John E. Miles of New Mexico
For 60 years, John E. Miles was a fixture of New Mexico’s political scene. Miles held numerous elected and appointed positions throughout his life and lived long enough to become a senior statesman of New Mexico’s Democratic Party. Throughout his political life, Miles was a strong adherent of party unity and loyalty. A man who was criticized by his enemies for being slow to act, his friends insisted he was a person who thought long and hard about what was the right course.
John Esten Miles was a native of Tennessee, having been born in Murfreesboro on July 28, 1884. Miles lived in Tennessee until he was 17 years old when he set out for Texas where he farmed for a living. Miles never finished high school and, as a result of his lack of formal education, highly prized learning. Miles married Susie Wade while living in Oklahoma, who was a member of the Choctaw Indian Nation. Eventually, John and Susie Miles settled in New Mexico. John and Susie Miles were the parents of seven children, but their union was dissolved when they divorced. A later second marriage also failed.
Miles became interested in politics and ran for public office for the first time at age 32. Defeated in his first bid for Quay County Commissioner, years later John Miles said, “If you can’t take defeat, then you shouldn’t get into politics in the first place.” Four years later Miles set his sights on the assessor’s office and won.
Governor Arthur T. Hannett appointed Miles as secretary of New Mexico’s State Tax Commission. Miles also became a newspaper publisher, owning the Las Vegas, New Mexico Independent and the New Mexico Democrat in Santa Fe.

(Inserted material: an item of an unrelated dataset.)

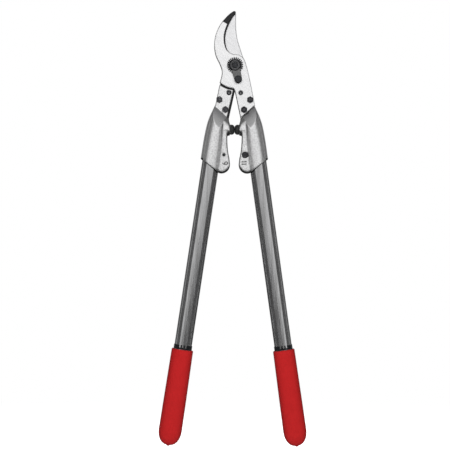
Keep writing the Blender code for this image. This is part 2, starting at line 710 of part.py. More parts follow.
def stem_hole():
    """Cutter for the hole in the boss that holds the buffer's stem."""
    front, end = -BUFFER_FACE_X + MM, -BUFFER_FACE_X - BUFFER_STEM_L - SEAT_GAP
    hole = rod("stem_hole", (0, 0), BUFFER_STEM_R + SEAT_GAP, front, end, sides=18)
    hole.data.transform(BUFFER_AXIS)
    return hole


def slit():
    """Cutter for the slit that lets the ear screw pull the two halves of the holder together."""
    length = 60.0 * MM
    reach = EAR_CENTRE.x + EAR_R
    place = Matrix.Translation((reach / 2, 0, SLIT_TOP_Z - length / 2))
    return block("slit", Vector((reach, SLIT_T, length)), place)


def socket():
    """The whole casting of the right side."""
    body = loft("socket", holder_rings())
    body.data.transform(tube_axis())
    slab = plate("slab", slab_outline(), -SLAB_HALF_T, SLAB_HALF_T, chamfer=SLAB_ROUND, rounds=2,
                 where=CUTTERS)
    join(body, slab, boss())
    cut(body, mouth_cutter())
    shape(body, "INTERSECT", roof())
    join(body, tongue())
    bore = tube_bore(TUBE_START - SEAT_GAP, COLLAR_START)
    bore.data.transform(tube_axis())
    beyond = SLAB_HALF_T + 4 * MM
    cut(body, bore, slit(), stem_hole(), *drills(),
        rod("screw_hole", EAR_SCREW_AT, EAR_SCREW_R + SEAT_GAP, -beyond, beyond, sides=16),
        rod("counterbore", EAR_SCREW_AT, CAP_R + SEAT_GAP, -beyond, -SLAB_HALF_T + CAP_SUNK, sides=20))
    return body


def buffer():
    """Rubber dome with its stem, its base seated on the boss."""
    base = BUFFER_FACE_X - SEAT_GAP
    tip = BUFFER_GAP / 2
    dome = []
    for i in range(8):
        angle = math.pi / 2 * i / 7
        radius = BUFFER_R * math.sin(angle) ** (2 / DOME)
        dome.append((radius, -(tip + (base - tip) * (1 - math.cos(angle) ** (2 / DOME)))))
    end = BUFFER_FACE_X + BUFFER_STEM_L
    part = turned("buffer", dome + [(BUFFER_STEM_R, -base), (BUFFER_STEM_R, -end), (0, -end)], 24)
    part.data.transform(BUFFER_AXIS)
    return part


def ear_screw():
    """Socket cap screw that clamps the ear, its head sunk in the front of the right ear."""
    seat = -SLAB_HALF_T + CAP_SUNK - SEAT_GAP
    top = seat - CAP_T
    end = SLAB_HALF_T - EAR_SCREW_END
    screw = turned("ear_screw", [
        (0, top), (CAP_R - CAP_CHAMFER, top), (CAP_R, top + CAP_CHAMFER), (CAP_R, seat),
        (EAR_SCREW_R, seat), (EAR_SCREW_R, end - CAP_CHAMFER), (EAR_SCREW_R - CAP_CHAMFER, end),
        (0, end)], 20)
    key = plate("key", hexagon(CAP_HEX), top - MM, top + CAP_T / 2, where=CUTTERS)
    cut(screw, key)
    screw.data.transform(Matrix.Translation((EAR_SCREW_AT.x, 0, EAR_SCREW_AT.y)))
    return screw


def locating_pin():
    """Hollow pin through tongue and tang."""
    ends = BACK + PIN_PROUD
    pin = turned("locating_pin", [(PIN_R, -ends), (PIN_R, ends), (PIN_BORE_R, ends),
                                  (PIN_BORE_R, -ends)], 16)
    pin.data.transform(Matrix.Translation((PIN_AT.x, 0, PIN_AT.y)))
    return pin


# Handles, in the frame of the tube axis

def sleeve(name, half_w, half_d, start, end, bore_w, bore_d):
    """An oval tube between two distances, with an oval bore right through."""
    outer = loft(name, [ring_on_axis(oval_ring(half_w, half_d), s) for s in (start, end)])
    inner = loft("bore", [ring_on_axis(oval_ring(bore_w, bore_d), s)
                          for s in (start - MM, end + MM)], CUTTERS)
    cut(outer, inner)
    return outer


def tube():
    """Oval handle tube, from inside the socket to inside the grip."""
    return sleeve("tube", TUBE_W / 2, TUBE_D / 2, TUBE_START, GRIP_END - TUBE_END_IN_GRIP,
                  TUBE_W / 2 - TUBE_WALL, TUBE_D / 2 - TUBE_WALL)


def collar():
    """Ring round the tube at the top of the grip, slotted from above in the front and the back."""
    ring = sleeve("collar", TUBE_W / 2 + COLLAR_PROUD, TUBE_D / 2 + COLLAR_PROUD, COLLAR_START,
                  GRIP_START - SEAT_GAP, TUBE_W / 2 + SEAT_GAP, TUBE_D / 2 + SEAT_GAP)
    size = Vector((COLLAR_SLOT_W, 2 * TUBE_D, 2 * COLLAR_SLOT_L))
    places = [(i - (COLLAR_SLOTS - 1) / 2) * COLLAR_SLOT_PITCH for i in range(COLLAR_SLOTS)]
    cut(ring, *[block("slot", size, Matrix.Translation((x, 0, -COLLAR_START))) for x in places])
    return ring


def grip():
    """Closed sleeve that widens to a domed end with a small nub."""
    dome_from = GRIP_END - GRIP_NUB_L - GRIP_DOME_L
    sections = [(GRIP_START, GRIP_TOP_W / 2 - GRIP_RIM), (GRIP_START + GRIP_RIM, GRIP_TOP_W / 2),
                (dome_from, GRIP_END_W / 2)]
    for i in range(1, 8):
        angle = math.radians(83) * i / 7
        sections.append((dome_from + GRIP_DOME_L * math.sin(angle) ** 0.95,
                         GRIP_END_W / 2 * math.cos(angle) ** 0.85))
    sections += [(GRIP_END - GRIP_NUB_L * 0.4, GRIP_NUB_R), (GRIP_END, GRIP_NUB_R * 0.4)]
    flat = GRIP_FLATNESS / GRIP_END_W
    body = loft("grip", [ring_on_axis(oval_ring(half, half * (1 - flat)), s) for s, half in sections])
    cut(body, tube_bore(GRIP_START - MM, GRIP_END - TUBE_END_IN_GRIP + SEAT_GAP))
    return body


# Assembly

def empty(name, parent, matrix):
    """An empty that carries pieces."""
    obj = bpy.data.objects.new(name, None)
    obj.empty_display_size = 20 * MM
    PARTS.objects.link(obj)
    obj.parent = parent
    obj.matrix_local = matrix
    return obj


def finish(obj, look, parent):
    """Give a piece its material, its shading and its carrier."""
    smooth(obj)
    obj.data.materials.clear()
    obj.data.materials.append(look)
    obj.data.name = obj.name
    obj.parent = parent


def both_sides(obj, look, sides):
    """Put the right piece on its side and the same mesh on the left, half a turn round."""
    base = obj.name
    right, left = sides
    obj.name = "right_" + base
    finish(obj, look, right)
    twin = bpy.data.objects.new("left_" + base, obj.data)
    PARTS.objects.link(twin)
    twin.parent = left


def build():
    """Model every piece and put it in its place."""
    looks = {spec[0]: material(*spec) for spec in (
        BLADE_STEEL, CAST_ALLOY, TUBE_ALLOY, BLACK_STEEL, SEGMENT_STEEL, BLACK_RUBBER,
        BLACK_PLASTIC, RED_PLASTIC)}
    pivot = empty("pivot_axis", None, Matrix.Translation((0, 0, PIVOT_HEIGHT)))
    right = empty("right_side", pivot, Matrix())
    left = empty("left_side", pivot, Matrix.Rotation(math.pi, 4, "Z"))
    tubes = [empty(side.name.replace("side", "tube_axis"), side, tube_axis()) for side in (right, left)]

    finish(counter_blade(), looks["blade_steel"], pivot)
    finish(cutting_blade(), looks["blade_steel"], pivot)
    finish(pivot_bolt(), looks["black_steel"], pivot)
    finish(washer("pivot_washer", BACK + SEAT_GAP, PIVOT_WASHER_T, PIVOT_WASHER_R,
                  PIVOT_SHANK_R + SEAT_GAP), looks["black_steel"], pivot)
    finish(toothed_nut(), looks["black_steel"], pivot)
    finish(lock_segment(), looks["segment_steel"], pivot)
    finish(lock_screw(), looks["black_steel"], pivot)
    finish(washer("lock_washer", SEGMENT_FRONT - SEAT_GAP, -LOCK_WASHER_T, LOCK_WASHER_R,
                  M5_R + SEAT_GAP, segment_screw_at()), looks["black_steel"], pivot)

    nut_seat = FRONT - SEAT_GAP
    head_seat = BACK + SEAT_GAP
    bolt_end = nut_seat - M5_NUT_T - M5_END
    both_sides(socket(), looks["cast_alloy"], (right, left))
    for name, at in (("outer", OUTER_BOLT_AT), ("inner", INNER_BOLT_AT)):
        both_sides(hex_bolt(name + "_bolt", at, head_seat, M5_HEAD_T, bolt_end),
                   looks["black_steel"], (right, left))
        both_sides(hex_nut(name + "_nut", at, nut_seat, -M5_NUT_T), looks["black_steel"],
                   (right, left))
    both_sides(locating_pin(), looks["black_steel"], (right, left))
    both_sides(ear_screw(), looks["black_steel"], (right, left))
    both_sides(buffer(), looks["black_rubber"], (right, left))
    both_sides(tube(), looks["tube_alloy"], tubes)
    both_sides(collar(), looks["black_plastic"], tubes)
    both_sides(grip(), looks["red_plastic"], tubes)
    bpy.context.view_layer.update()


build()
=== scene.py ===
"""Looks of the long handled lopper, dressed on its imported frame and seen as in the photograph.

X runs right, Y back and Z up, in metres, with the origin on the peg that the lopper hangs on. In the
constants below a height is counted from the pivot, and "aside" is the distance from the plane X = 0.
A pair of lengths is where a shade begins to change and where it has changed.
"""
import json
import math

import bmesh
import bpy
from mathutils import Matrix, Vector, kdtree


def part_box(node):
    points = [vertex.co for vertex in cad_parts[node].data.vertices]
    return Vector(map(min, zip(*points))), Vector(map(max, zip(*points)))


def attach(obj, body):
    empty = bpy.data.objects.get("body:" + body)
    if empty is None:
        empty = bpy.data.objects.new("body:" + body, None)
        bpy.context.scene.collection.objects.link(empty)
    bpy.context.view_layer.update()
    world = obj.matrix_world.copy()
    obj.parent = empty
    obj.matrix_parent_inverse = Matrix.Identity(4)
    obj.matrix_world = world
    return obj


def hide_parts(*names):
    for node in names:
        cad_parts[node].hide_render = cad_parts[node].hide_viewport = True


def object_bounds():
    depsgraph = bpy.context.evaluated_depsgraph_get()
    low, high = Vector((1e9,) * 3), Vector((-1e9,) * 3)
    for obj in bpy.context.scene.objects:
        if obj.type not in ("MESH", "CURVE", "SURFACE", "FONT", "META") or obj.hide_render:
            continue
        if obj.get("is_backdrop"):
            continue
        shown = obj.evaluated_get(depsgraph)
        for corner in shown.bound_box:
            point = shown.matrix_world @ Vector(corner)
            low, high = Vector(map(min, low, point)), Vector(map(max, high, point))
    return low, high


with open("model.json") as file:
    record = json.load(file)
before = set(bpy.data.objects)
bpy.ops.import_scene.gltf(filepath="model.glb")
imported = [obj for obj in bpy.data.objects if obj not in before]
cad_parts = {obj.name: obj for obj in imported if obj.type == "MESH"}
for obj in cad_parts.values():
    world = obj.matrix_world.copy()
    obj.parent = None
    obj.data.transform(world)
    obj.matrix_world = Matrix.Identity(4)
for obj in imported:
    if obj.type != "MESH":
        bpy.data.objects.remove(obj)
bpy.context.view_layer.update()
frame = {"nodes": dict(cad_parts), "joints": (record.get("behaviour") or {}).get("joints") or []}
NODES = frame["nodes"]

MM = 0.001
PIVOT = Vector(frame["joints"][0]["pos_m"])
SIDES = {"right": ("counter_side", 1), "left": ("cutting_side", -1)}    # body, and way along X

# The photograph's camera, level and square to the lopper, rolled a little
CAMERA_DISTANCE = 2.4
CAMERA_AIM = Vector((-12.3, 0.0, -219.8)) * MM + PIVOT
CAMERA_ROLL = math.radians(-0.38)
SENSOR_WIDTH = 36.0
FRAME_WIDTH = 620.6 * MM          # width of the view in the plane of the blades

# Lamps, with their places and watts, all aimed at one point
LAMP_SIZE = 0.9
LAMP_AIM = PIVOT - Vector((0, 0, 200 * MM))
LAMPS = {"key": ((-0.35, -1.7, 0.35), 12.3), "fill": ((0.45, -1.7, 0.15), 8.0),
         "back": ((0.20, 1.7, 0.35), 17.0)}

# The room that gloss sees, by the sideways, backward and upward part of the direction it looks in:
# while that part goes from the first number to the second, the light goes from the third to the fourth
SCREEN_SIDES = (0.54, 0.67, 1.20, 0.17)      # a wide pale screen in front, with dull walls beside it
SCREEN_TOP = (0.36, 0.47, 1.0, 0.38)
SCREEN_FOOT = (-0.46, -0.32, 0.03, 1.0)
STAND_TOP = -0.035                # a dark stand before the screen, wider the lower it gets
STAND_WIDENS = 10.0
STAND_EDGE = (0.02, 0.08, 0.12, 1.0)
STAND_LIGHT = 0.14                # stand and walls are no darker than this
ROOM = {
    "front corners": (("back", -0.38, -0.32, 0.0, 1.0), ("back", -0.20, -0.12, 0.45, 0.0),
                      ("wide", 0.80, 0.90, 0.0, 1.0)),
    "side walls": (("back", -0.20, -0.13, 0.0, 1.0), ("back", 0.0, 0.08, 1.0, 0.0),
                   ("wide", 0.80, 0.90, 0.0, 0.90)),
    "back wall": (("back", 0.45, 0.72, 0.0, 0.95), ("up", -0.20, 0.02, 0.05, 1.0)),
    "floor in front": (("up", -0.30, -0.22, 0.70, 0.0), ("up", -0.46, -0.34, 0.05, 1.0)),
    "floor below": (("up", -0.85, -0.70, 0.60, 0.0),),
}
ROOM_LIGHT = 0.25                 # what the room gives to everything but gloss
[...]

John E. Miles became chairman of New Mexico’s Democratic Party and managed the successful campaigns of Clyde Tingley, who was elected governor in 1934 and reelected in 1936. Tingley and Miles fell out in 1937 when the governor sought to overturn the two-term limit imposed upon New Mexico’s chief executive officer. Miles was the favorite that year as Democrats contemplated their state convention to nominate a successor to Clyde Tingley. The governor called the legislature back into special session to pass a direct primary law. It was an attempt by Governor Tingley to derail Miles’ ambition to succeed him. The primary law was enacted by the legislature, but the majority was not large enough to make the law effective immediately. As expected, John Miles won the Democratic nomination for governor and beat GOP nominee Albert K. Mitchell in the general election.

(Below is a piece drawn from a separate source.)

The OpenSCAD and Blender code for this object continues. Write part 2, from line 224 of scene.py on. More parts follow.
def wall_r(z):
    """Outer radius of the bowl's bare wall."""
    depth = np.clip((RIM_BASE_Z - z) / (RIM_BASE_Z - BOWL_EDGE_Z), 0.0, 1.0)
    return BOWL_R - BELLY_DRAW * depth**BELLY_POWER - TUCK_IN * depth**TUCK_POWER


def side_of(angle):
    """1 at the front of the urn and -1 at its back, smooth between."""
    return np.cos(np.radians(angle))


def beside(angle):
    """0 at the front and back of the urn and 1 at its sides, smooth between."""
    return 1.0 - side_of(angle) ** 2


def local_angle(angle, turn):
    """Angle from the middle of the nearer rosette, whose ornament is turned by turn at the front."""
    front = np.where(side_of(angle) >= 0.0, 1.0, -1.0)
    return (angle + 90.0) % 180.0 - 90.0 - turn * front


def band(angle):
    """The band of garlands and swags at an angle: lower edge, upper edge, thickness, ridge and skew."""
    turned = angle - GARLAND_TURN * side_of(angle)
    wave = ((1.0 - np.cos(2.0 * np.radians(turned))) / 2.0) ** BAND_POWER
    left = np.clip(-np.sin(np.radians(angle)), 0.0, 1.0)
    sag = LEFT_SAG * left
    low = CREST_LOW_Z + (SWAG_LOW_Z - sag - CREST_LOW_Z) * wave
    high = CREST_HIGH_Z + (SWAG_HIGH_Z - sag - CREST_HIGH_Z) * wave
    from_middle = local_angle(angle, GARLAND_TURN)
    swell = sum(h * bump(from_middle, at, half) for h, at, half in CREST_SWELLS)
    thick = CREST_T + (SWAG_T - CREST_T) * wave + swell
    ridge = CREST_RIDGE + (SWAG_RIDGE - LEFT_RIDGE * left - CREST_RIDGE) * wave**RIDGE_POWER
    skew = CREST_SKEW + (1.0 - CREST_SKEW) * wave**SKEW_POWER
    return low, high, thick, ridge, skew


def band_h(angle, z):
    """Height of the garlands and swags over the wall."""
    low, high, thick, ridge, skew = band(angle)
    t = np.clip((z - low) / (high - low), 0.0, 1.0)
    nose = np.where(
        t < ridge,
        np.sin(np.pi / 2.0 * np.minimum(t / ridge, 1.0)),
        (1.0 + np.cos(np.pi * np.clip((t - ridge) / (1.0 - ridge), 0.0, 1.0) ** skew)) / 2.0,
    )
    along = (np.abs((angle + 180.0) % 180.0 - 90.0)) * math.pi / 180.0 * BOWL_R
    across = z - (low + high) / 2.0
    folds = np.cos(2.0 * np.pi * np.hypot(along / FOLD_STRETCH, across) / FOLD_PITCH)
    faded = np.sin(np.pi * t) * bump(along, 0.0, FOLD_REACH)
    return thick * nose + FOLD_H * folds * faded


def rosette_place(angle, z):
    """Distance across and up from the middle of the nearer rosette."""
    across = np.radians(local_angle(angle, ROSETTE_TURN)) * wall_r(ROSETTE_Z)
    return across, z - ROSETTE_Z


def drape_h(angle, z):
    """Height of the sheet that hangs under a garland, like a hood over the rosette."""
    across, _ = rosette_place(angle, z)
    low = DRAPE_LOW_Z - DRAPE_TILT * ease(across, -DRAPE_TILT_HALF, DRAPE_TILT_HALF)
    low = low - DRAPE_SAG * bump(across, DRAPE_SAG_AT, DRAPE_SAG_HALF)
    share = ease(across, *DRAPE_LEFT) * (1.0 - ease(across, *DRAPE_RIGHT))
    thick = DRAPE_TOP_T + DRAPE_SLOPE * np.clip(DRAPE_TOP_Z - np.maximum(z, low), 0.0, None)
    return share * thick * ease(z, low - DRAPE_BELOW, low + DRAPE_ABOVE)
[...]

Miles won a second two-year term as governor of New Mexico in 1940. John E. Miles was term-limited and went out of office in 1942. While it is unusual for a politician, especially one elected to statewide office, to run again for a lesser office, it is hardly unknown. Clyde Tingley had left the governor’s mansion and ran for his old post as chairman of the Albuquerque City Commission and served from 1940 to 1953. John E. Miles decided to run for New Mexico Commissioner of Public Lands, a statewide elected office. In fact, the race for commissioner of public lands in 1944 was a battle between two former governors as Richard C. Dillon was the Republican nominee. Dillon had served two terms as governor from 1927-1931. The race between the two former governors was close, with Miles winning by just over 4,000 votes in a year when President Franklin D. Roosevelt was carrying the state easily. The contest between the two former governors was one of the closest on the statewide ballot that year.
New Mexico’s politics had always been a bare-knuckled affair and Democrats frequently fought fierce battles inside the primary. In a state with a small population, successful candidates knew a host of people. There were also personal rivalries inside the Democratic Party in New Mexico like that of John J. Dempsey and Dennis Chavez. Dempsey, a former congressman and governor from 1943-1947, challenged Chavez in the Democratic primary for the United States Senate in 1940 and 1946.

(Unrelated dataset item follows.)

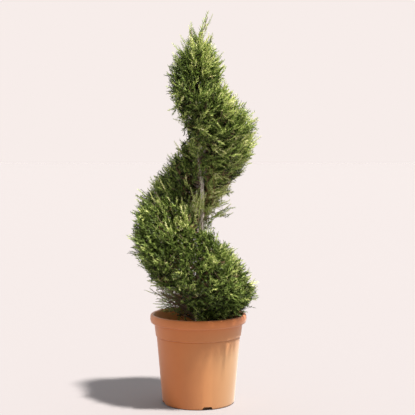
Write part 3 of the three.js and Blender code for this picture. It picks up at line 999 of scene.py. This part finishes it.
# Older twigs are dull grey-brown, young wood is browner and smoother
twigTones = [("greyBrownTwig", "#85715f", 0.85), ("youngBrownTwig", "#8a6c4a", 0.75)]
twigBarks = [newMaterial(*tone)[0] for tone in twigTones]

# Thin fibrous bark: grey-brown strips about 3 mm wide, with paler new wood between them in blotches
bark, tree, shader = newMaterial("fibrousBark", "#7d6a5c", 0.88)
place = addNode(tree, "ShaderNodeTexCoord").outputs["Object"]
strips = addNode(tree, "ShaderNodeMapping", {"Vector": place, "Scale": (1, 1, 0.14)}).outputs[0]
grain = addNode(
    tree, "ShaderNodeTexNoise", {"Vector": strips, "Scale": 330.0, "Detail": 4.0, "Roughness": 0.6}
).outputs["Fac"]
blotches = addNode(tree, "ShaderNodeTexNoise", {"Vector": place, "Scale": 45.0, "Detail": 2.0})
# Strip colours near white: partly the bark's own pale grey, partly painted sunlight on the shaded trunk
barkGrainPaintedPale = addNode(tree, "ShaderNodeValToRGB", {"Fac": grain})
for stop, text in ((0.34, "#b7aca2"), (0.5, "#eae2d9"), (0.66, "#fffaf3")):
    element = barkGrainPaintedPale.color_ramp.elements.new(stop)
    element.color = hexColor(text)
for end in (0, -1):
    barkGrainPaintedPale.color_ramp.elements.remove(barkGrainPaintedPale.color_ramp.elements[end])
pale = addNode(
    tree,
    "ShaderNodeMix",
    {"Factor": blotches.outputs["Fac"], "A": barkGrainPaintedPale.outputs["Color"], "B": hexColor("#c8b3a8")},
    data_type="RGBA",
    blend_type="SOFT_LIGHT",
)
bump = addNode(tree, "ShaderNodeBump", {"Strength": 0.5, "Distance": 0.6 * mm, "Height": grain})
tree.links.new(pale.outputs["Result"], shader.inputs["Base Color"])
tree.links.new(bump.outputs[0], shader.inputs["Normal"])


# One shoot of a spray: a three-sided spike of scale leaves that comes to a point
def spike(points, faces, tips, start, end, width, tip):
    way = (end - start).normalized()
    side = way.orthogonal().normalized()
    up = way.cross(side)
    first = len(points)
    for i in range(3):
        angle = 2 * math.pi * i / 3
        points.append(start + (side * math.cos(angle) + up * math.sin(angle)) * width / 2)
    points.append(end)
    faces += [(first + 2, first + 1, first), *((first + i, first + (i + 1) % 3, first + 3) for i in range(3))]
    tips += [tip] * 4


# A spray: a swaying axis with side shoots on both sides, most of which fork
def sprayShape(name, seed, sizes):
    rng = random.Random(seed)
    points, faces, tips = [], [], []
    length, width = sizes["length"] * mm, sizes["width"] * mm
    sway = Vector((rng.uniform(-1, 1), rng.uniform(-1, 1), 0)) * 0.07 * length
    steps = 5

    def axisAt(share):
        return Vector((0, 0, length * share)) + sway * math.sin(2.6 * share)

    for i, tip in enumerate((0, 0, 0, 1, 1)):  # the axis, as scale leaves clasp it
        end = axisAt(min((i + 1.9) / steps, 1))
        spike(points, faces, tips, axisAt(i / steps), end, width * (1.1 - 0.1 * i), tip)
    for i in range(sizes["shoots"]):
        share = 0.08 + 0.88 * (i + 0.5) / sizes["shoots"]
        angle = math.pi * (i % 2) + rng.gauss(0, sizes["twist"])
        lean = math.radians(55 - 20 * share + rng.uniform(-12, 12))
        reach = sizes["reach"] * mm * (1.15 - 0.7 * share) * rng.uniform(0.7, 1.2)
        outward = Vector((math.cos(angle), math.sin(angle), 0))
        way = outward * math.sin(lean) + Vector((0, 0, math.cos(lean)))
        start = axisAt(share)
        end = start + way * reach
        # Shoot ends take paler tones: this year's yellow growth, and partly painted light
        tip = (rng.random() < 0.3 + 0.6 * share) + (rng.random() < 0.1 + 0.45 * share)
        spike(points, faces, tips, start, end, width * 0.95, tip)
        if share > 0.82:
            continue
        for side in range(sizes["forks"]):
            turned = Vector((rng.gauss(0, 0.35), rng.gauss(0, 0.35), 0.55))
            fork = start.lerp(end, 0.25 + 0.26 * side)
            forkEnd = fork + (way + turned).normalized() * reach * (0.7 - 0.12 * side)
            spike(points, faces, tips, fork, forkEnd, width * 0.85, min(tip + (rng.random() < 0.4), 2))
    mesh = meshFrom(name, points, faces)
    carry(mesh, "tip", tips, "FACE")
    sprayShapes.objects.link(bpy.data.objects.new(name, mesh))


# What points, lines and faces carry into the trees
carried = dict(aim="FLOAT_VECTOR", size="FLOAT", kind="INT", tone="INT", thick="FLOAT", tip="INT")


def carry(mesh, field, values, domain="POINT"):
    data = mesh.attributes.new(field, carried[field], domain).data
    data.foreach_set("vector" if field == "aim" else "value", values)


sprayShapes = bpy.data.collections.new("sprayShapes")
for shape, sizes in plumes.items():
    for number in range(firstKinds[shape], firstKinds[shape] + sizes["kinds"]):
        sprayShape(f"spray{number:02d}", 10 + number, sizes)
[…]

Miles was a candidate for reelection as commissioner of public lands in 1946. Miles had near-universal name recognition in New Mexico and ran his usual frenetic campaign. 1946 was a difficult year for Democratic candidates as voters were dissatisfied with several things and tired of the deprivations induced by the Second World War. Miles eked out an even more narrow victory over his Republican opponent in the general election, winning by just over 2,000 votes.
New Mexico had become increasingly Democratic due to a heavy migration of people from Texas. Some Republicans began to grumble New Mexico was becoming part of the South.
Georgia Lusk had been the elected superintendent of schools, a statewide office, in New Mexico four times, demonstrating her popularity with New Mexicans. In 1946, Georgia Lee Lusk won a seat in the U. S. House of Representatives. 1948 dawned with intense speculation that former Governor and Commissioner of Public Lands John E. Miles was running for Congress against Mrs. Lusk. At the time, both of New Mexico’s two congressmen were nominated and elected at-large, meaning both ran statewide. The incumbent congressmen from New Mexico in 1948 were Antonio “Tony” Fernandez and Georgia Lusk. By the beginning of the year, it appeared no less than nine other Democrats coveted a seat in Congress, including former Governor John E. Miles.
Miles made his congressional bid official on April 1, 1948, when he announced he was running for the Democratic nomination. “I feel that my long experience as a public official will be valuable to the people of New Mexico in the congress,” Miles said.
“As secretary of the state tax commission, as governor, as member of the old conservation commission and as land commissioner, I have gained a broad background concerning our state,” Miles declared. At the time, Miles was the fifth person to officially announce a campaign for Congress as a Democrat.
John E. Miles ran first in the crowded Democratic primary with Congressman Antonio Fernandez more than 2,000 votes behind to claim second place. Congresswoman Georgia Lee Lusk’s brief career in the House was over when she ran third.
1948 was as good a year for Democrats as 1946 had been for Republicans and the entire ticket swept New Mexico. Once again, John Miles led the ticket in the general election as he and Fernandez soundly defeated the GOP nominees.
Miles could very likely have remained in Congress as long as he wished but instead left his seat in the House to run once again for governor. John Miles faced three other credible candidates for the Democratic nomination, including David Chavez, brother of New Mexico’s senior United States Senator Dennis Chavez. Miles won the Democratic nomination, albeit with only a plurality. David Chavez had surrendered a federal judgeship to make the run for the gubernatorial nomination and it had been a bitter campaign. Both Chavez and his brother, Senator Dennis Chavez, pledged their support of the Democratic ticket in the fall campaign, but the wounds inflicted during the primary never entirely healed.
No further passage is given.